--- Begin ROWS ---

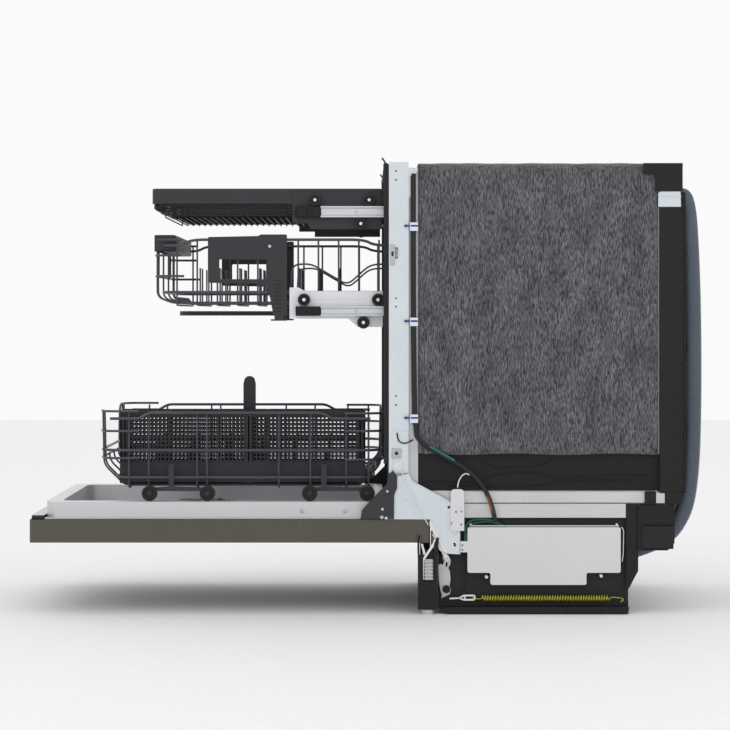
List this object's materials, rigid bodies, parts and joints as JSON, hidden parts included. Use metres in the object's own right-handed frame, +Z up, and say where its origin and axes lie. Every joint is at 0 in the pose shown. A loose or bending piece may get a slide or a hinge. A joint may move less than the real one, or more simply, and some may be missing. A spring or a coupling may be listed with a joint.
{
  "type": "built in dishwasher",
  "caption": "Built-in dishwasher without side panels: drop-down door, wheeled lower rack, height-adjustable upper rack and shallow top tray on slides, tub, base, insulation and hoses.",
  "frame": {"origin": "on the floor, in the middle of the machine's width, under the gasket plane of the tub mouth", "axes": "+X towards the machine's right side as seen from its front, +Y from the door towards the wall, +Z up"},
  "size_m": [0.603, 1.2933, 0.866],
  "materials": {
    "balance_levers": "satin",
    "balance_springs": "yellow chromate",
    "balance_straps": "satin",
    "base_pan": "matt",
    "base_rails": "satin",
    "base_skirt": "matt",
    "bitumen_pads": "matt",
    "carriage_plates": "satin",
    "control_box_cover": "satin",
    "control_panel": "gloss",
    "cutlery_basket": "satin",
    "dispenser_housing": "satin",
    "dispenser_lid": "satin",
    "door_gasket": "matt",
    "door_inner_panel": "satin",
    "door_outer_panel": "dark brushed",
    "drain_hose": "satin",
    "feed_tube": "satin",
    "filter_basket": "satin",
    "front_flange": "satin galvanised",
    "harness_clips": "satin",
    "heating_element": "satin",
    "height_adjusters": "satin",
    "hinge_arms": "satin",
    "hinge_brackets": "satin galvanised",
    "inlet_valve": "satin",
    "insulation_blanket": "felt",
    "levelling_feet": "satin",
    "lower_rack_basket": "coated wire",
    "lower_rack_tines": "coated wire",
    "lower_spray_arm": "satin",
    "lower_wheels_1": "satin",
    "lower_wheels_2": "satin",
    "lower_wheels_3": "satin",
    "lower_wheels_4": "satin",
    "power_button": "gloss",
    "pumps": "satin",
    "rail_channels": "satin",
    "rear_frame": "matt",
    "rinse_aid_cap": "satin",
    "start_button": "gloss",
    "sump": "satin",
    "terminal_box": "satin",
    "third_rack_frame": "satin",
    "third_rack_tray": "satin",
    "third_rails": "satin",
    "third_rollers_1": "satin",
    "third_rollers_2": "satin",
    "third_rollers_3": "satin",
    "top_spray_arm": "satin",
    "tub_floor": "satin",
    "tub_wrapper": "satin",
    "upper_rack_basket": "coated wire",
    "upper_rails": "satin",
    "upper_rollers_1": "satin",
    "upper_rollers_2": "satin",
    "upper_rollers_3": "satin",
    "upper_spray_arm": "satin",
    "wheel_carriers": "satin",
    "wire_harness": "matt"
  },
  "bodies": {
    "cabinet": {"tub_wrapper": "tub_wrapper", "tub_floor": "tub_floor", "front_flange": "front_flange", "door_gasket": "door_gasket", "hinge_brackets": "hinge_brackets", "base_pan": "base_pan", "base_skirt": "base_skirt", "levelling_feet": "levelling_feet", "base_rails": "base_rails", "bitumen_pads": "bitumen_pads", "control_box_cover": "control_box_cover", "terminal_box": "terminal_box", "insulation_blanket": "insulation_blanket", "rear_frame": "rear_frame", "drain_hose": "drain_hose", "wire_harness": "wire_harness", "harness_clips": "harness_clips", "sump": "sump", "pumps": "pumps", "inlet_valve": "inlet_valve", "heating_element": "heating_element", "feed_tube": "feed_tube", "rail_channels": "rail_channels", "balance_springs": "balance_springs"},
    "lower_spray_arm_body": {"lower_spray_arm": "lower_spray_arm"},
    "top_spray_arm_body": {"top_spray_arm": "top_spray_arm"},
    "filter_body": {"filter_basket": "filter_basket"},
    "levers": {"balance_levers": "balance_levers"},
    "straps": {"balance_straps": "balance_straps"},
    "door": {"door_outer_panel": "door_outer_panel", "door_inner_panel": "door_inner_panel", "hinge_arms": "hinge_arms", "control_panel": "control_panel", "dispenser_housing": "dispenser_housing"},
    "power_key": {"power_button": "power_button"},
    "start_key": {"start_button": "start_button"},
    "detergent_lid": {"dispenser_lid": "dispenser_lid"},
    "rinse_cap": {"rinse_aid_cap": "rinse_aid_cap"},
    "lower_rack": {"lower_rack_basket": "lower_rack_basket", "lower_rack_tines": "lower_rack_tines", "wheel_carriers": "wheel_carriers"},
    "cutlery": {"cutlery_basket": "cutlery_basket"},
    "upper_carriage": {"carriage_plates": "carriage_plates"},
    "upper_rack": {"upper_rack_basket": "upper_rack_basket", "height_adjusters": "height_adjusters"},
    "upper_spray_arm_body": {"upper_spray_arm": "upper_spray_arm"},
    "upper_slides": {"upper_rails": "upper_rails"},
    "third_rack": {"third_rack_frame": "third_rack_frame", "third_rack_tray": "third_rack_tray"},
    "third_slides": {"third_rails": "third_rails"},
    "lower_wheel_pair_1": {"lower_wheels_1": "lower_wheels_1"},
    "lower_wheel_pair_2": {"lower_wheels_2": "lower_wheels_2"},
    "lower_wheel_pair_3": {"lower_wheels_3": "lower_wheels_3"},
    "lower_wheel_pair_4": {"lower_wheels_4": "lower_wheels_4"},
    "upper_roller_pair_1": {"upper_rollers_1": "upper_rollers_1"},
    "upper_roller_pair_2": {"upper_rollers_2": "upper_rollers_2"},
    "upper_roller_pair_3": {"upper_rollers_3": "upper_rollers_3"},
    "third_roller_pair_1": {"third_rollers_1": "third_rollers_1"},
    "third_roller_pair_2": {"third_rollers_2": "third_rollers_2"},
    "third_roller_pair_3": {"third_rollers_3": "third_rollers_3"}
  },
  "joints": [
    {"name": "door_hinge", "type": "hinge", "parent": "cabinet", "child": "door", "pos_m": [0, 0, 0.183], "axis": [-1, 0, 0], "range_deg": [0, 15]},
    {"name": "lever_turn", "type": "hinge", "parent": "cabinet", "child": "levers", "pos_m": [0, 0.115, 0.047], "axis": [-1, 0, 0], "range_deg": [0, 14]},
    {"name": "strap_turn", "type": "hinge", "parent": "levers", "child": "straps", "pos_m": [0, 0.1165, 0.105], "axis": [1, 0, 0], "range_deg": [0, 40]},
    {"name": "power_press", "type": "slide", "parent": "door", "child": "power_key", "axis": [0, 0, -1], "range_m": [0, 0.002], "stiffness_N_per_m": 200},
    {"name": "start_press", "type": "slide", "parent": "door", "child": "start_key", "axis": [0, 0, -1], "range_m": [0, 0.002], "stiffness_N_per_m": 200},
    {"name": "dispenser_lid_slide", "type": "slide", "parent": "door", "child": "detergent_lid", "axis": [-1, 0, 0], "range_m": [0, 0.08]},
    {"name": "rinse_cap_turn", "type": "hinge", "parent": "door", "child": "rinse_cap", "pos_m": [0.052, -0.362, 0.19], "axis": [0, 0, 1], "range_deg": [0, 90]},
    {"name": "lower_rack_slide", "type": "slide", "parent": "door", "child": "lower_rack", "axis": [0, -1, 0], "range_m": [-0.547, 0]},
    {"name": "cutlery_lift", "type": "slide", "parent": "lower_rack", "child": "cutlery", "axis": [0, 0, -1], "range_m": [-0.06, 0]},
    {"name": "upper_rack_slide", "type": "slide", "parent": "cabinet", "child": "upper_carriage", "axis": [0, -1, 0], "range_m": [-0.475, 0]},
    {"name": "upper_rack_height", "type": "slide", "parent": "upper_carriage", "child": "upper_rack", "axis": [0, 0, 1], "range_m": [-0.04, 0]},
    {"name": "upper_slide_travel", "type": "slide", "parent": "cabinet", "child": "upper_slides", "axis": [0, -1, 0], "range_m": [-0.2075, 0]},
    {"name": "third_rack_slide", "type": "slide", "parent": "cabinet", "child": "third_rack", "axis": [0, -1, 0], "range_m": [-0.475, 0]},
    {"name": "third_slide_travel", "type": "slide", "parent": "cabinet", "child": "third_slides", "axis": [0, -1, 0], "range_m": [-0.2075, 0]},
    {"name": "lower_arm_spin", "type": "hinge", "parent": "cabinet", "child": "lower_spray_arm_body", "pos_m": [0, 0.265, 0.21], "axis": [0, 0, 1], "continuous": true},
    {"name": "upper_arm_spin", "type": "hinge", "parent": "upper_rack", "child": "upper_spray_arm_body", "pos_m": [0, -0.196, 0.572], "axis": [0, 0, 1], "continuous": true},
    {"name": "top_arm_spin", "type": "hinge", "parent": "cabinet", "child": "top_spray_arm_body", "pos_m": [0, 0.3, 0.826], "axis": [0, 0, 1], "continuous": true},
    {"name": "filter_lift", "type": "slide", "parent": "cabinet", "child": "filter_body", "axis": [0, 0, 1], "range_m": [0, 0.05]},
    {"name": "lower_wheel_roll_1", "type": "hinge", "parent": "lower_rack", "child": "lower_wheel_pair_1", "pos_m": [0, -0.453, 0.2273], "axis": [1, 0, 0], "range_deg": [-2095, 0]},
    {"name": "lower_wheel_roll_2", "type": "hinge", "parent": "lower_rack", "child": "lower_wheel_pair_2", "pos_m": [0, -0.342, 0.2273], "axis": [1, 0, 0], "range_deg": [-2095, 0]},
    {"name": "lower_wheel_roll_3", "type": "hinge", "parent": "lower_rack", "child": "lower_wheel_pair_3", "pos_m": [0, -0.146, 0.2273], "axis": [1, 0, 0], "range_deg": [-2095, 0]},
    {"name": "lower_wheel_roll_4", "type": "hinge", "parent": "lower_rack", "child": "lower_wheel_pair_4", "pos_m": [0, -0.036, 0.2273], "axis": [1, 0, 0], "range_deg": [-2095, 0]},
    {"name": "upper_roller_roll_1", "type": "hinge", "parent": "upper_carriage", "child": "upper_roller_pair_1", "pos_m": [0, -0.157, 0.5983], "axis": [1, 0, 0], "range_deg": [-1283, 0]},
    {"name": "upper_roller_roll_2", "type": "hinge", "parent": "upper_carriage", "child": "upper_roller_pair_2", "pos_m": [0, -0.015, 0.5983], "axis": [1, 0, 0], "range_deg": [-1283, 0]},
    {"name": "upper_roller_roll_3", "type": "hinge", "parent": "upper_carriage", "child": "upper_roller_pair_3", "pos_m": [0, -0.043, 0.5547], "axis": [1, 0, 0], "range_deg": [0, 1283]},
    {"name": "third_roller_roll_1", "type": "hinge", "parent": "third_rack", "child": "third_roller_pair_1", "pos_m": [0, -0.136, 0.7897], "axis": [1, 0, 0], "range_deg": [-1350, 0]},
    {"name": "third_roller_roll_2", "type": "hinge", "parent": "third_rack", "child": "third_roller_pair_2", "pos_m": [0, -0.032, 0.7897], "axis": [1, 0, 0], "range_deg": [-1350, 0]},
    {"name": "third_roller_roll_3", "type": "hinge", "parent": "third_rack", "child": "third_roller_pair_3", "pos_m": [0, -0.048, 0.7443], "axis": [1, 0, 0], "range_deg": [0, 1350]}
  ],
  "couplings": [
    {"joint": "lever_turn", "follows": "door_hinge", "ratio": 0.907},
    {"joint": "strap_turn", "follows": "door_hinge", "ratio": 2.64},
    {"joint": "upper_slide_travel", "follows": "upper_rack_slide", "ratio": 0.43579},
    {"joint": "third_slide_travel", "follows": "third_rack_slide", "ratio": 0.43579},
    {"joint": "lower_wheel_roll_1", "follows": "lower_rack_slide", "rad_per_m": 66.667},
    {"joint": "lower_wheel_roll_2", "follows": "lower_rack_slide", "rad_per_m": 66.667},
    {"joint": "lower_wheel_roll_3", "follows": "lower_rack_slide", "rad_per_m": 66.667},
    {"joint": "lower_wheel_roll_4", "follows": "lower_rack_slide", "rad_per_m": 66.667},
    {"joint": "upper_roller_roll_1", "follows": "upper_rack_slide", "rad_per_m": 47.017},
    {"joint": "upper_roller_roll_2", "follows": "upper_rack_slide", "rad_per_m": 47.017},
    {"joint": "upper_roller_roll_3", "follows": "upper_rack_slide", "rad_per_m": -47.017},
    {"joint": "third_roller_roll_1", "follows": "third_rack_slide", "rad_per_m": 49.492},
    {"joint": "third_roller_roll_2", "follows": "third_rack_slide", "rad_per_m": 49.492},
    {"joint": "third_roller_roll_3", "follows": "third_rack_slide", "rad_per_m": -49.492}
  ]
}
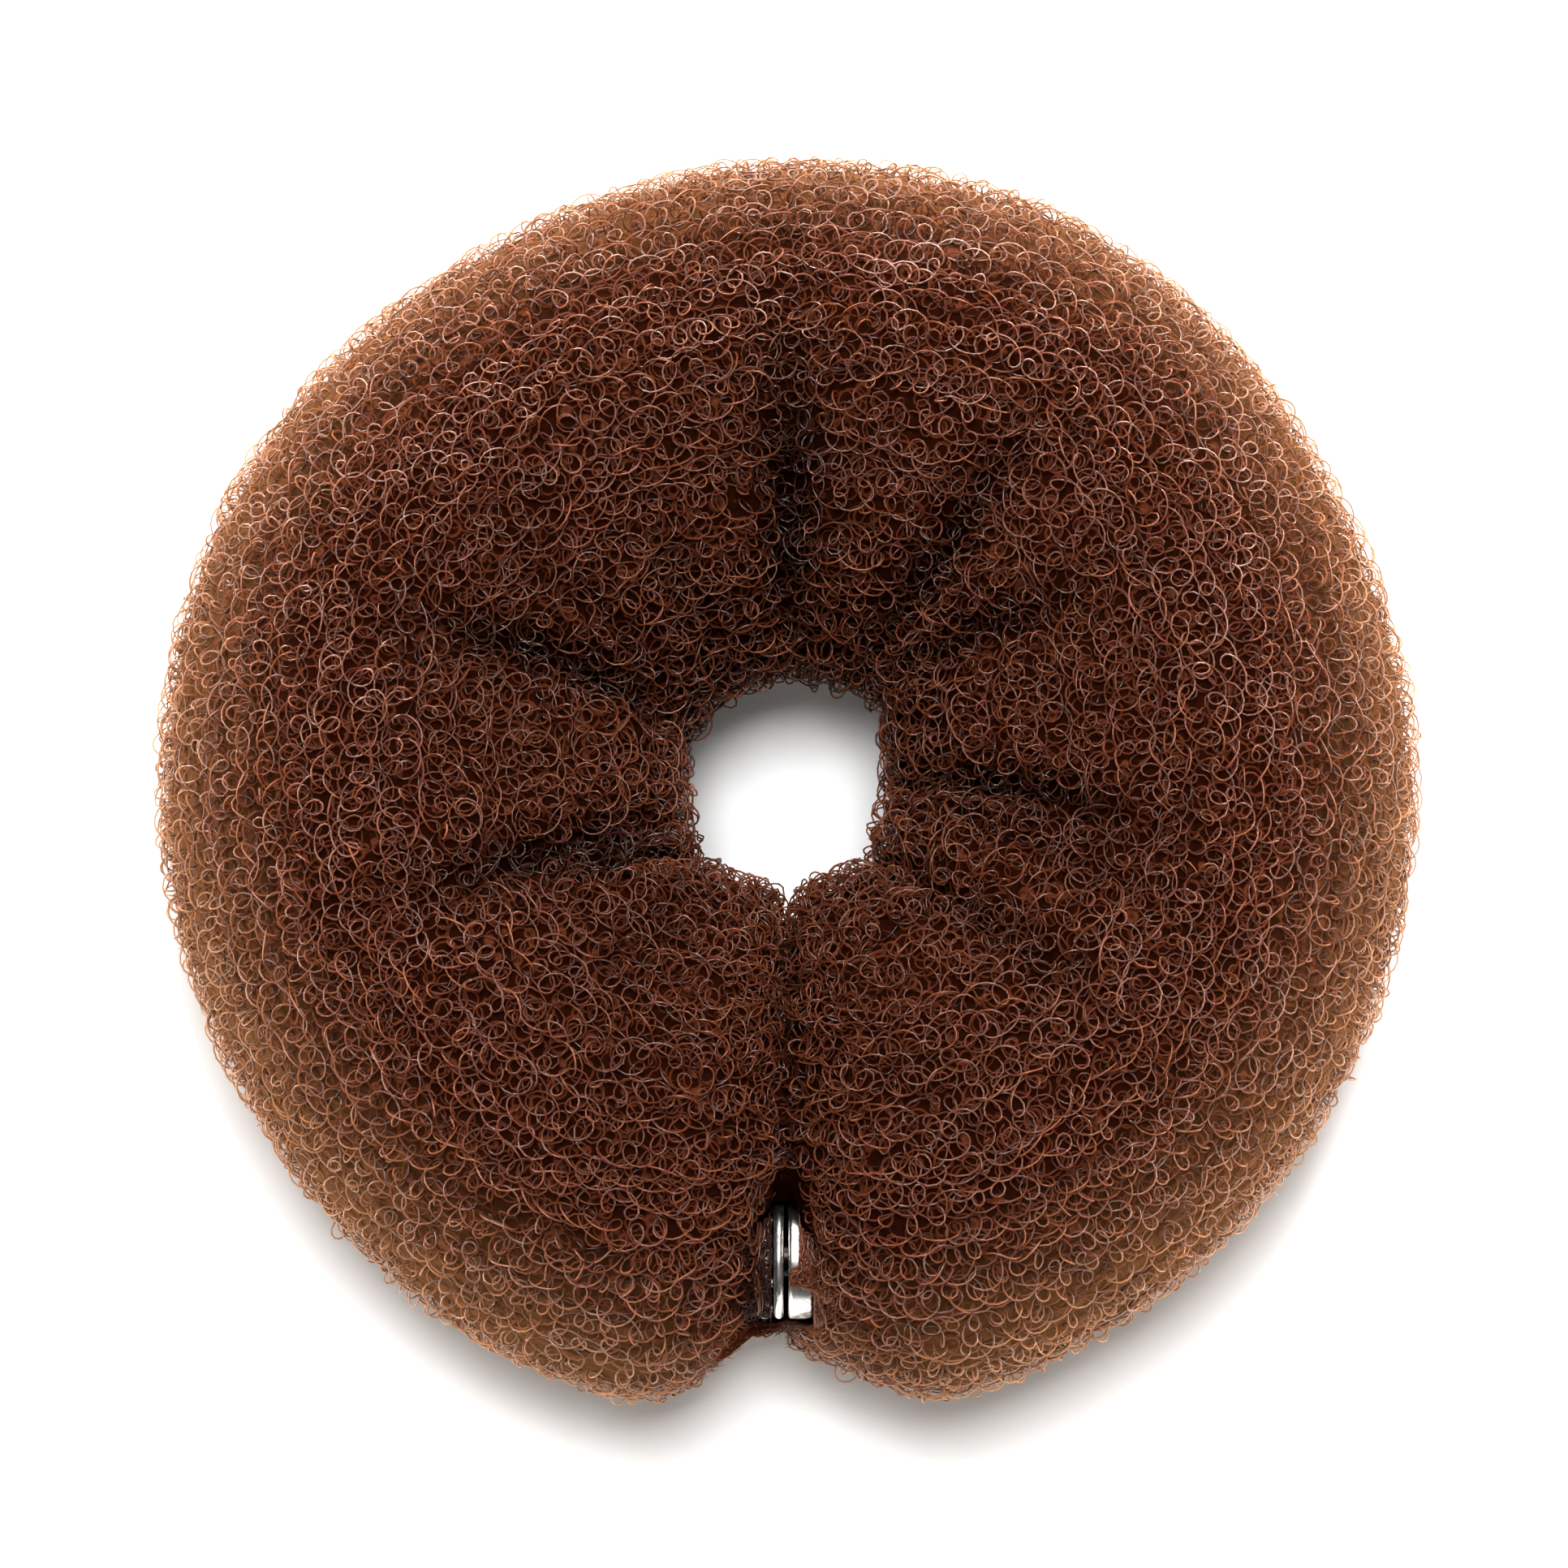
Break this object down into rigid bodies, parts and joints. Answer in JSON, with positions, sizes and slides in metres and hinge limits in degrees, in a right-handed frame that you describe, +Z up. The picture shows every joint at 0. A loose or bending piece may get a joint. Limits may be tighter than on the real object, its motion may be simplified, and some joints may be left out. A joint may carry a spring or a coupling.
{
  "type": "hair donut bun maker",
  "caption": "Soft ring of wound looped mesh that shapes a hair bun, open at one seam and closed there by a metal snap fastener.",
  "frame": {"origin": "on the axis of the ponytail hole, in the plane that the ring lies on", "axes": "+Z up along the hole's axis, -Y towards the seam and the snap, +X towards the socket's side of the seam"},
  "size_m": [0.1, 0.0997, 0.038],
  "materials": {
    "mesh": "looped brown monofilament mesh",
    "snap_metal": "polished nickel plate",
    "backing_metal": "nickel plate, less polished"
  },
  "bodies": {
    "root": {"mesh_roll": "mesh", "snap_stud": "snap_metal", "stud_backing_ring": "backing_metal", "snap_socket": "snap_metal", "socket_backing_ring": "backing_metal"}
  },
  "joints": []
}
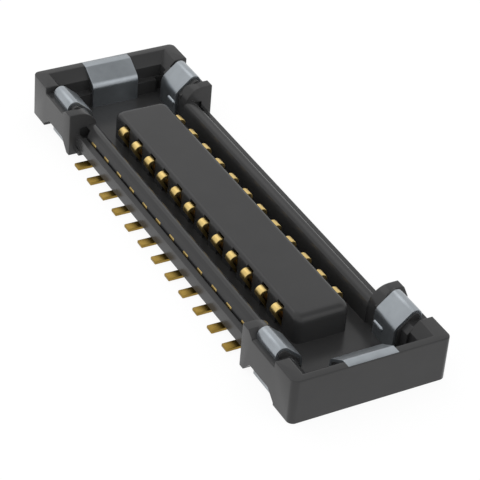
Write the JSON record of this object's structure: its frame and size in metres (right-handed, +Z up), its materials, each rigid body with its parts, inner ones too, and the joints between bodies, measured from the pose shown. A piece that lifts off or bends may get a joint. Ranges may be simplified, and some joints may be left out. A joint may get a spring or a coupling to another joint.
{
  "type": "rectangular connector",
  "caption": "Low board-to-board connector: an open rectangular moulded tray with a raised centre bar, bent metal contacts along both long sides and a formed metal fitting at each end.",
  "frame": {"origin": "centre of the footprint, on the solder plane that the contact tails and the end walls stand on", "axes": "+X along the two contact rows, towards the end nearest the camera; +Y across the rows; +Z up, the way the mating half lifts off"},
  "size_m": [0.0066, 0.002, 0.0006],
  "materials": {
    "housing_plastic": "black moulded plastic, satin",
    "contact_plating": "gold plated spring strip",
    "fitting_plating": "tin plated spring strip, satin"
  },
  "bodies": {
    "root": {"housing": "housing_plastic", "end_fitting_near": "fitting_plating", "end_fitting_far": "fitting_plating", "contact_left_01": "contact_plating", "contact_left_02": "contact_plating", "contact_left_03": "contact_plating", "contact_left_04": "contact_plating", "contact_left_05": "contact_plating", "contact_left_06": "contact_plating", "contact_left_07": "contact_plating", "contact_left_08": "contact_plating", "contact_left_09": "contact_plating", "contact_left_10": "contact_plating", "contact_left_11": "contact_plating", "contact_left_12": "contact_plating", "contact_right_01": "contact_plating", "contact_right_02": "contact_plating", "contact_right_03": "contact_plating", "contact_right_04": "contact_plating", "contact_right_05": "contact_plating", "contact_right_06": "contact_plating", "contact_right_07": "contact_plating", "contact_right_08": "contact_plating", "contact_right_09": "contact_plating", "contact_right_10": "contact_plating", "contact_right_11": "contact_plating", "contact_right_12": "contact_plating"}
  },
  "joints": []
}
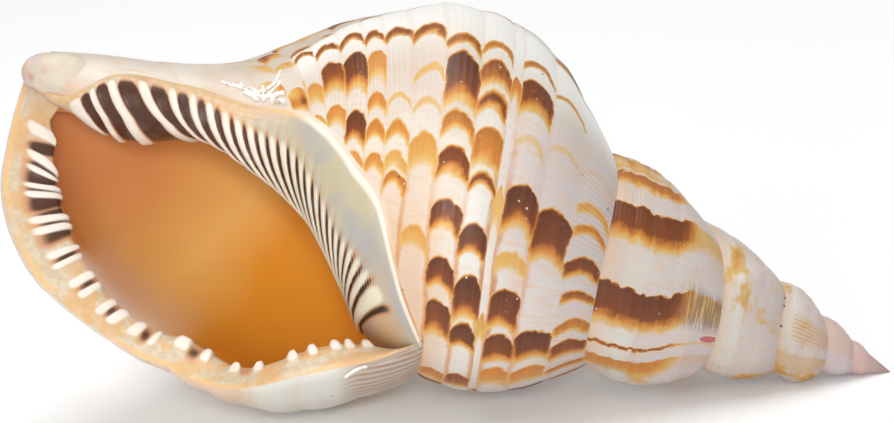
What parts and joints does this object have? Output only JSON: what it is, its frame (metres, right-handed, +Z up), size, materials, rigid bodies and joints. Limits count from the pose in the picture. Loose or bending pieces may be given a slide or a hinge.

--- End ROWS ---

§ WRITTEN REQUEST:
Look through the records above and report how many lines hold the word "JSON", giving only the number.

§ RESPONSE:
4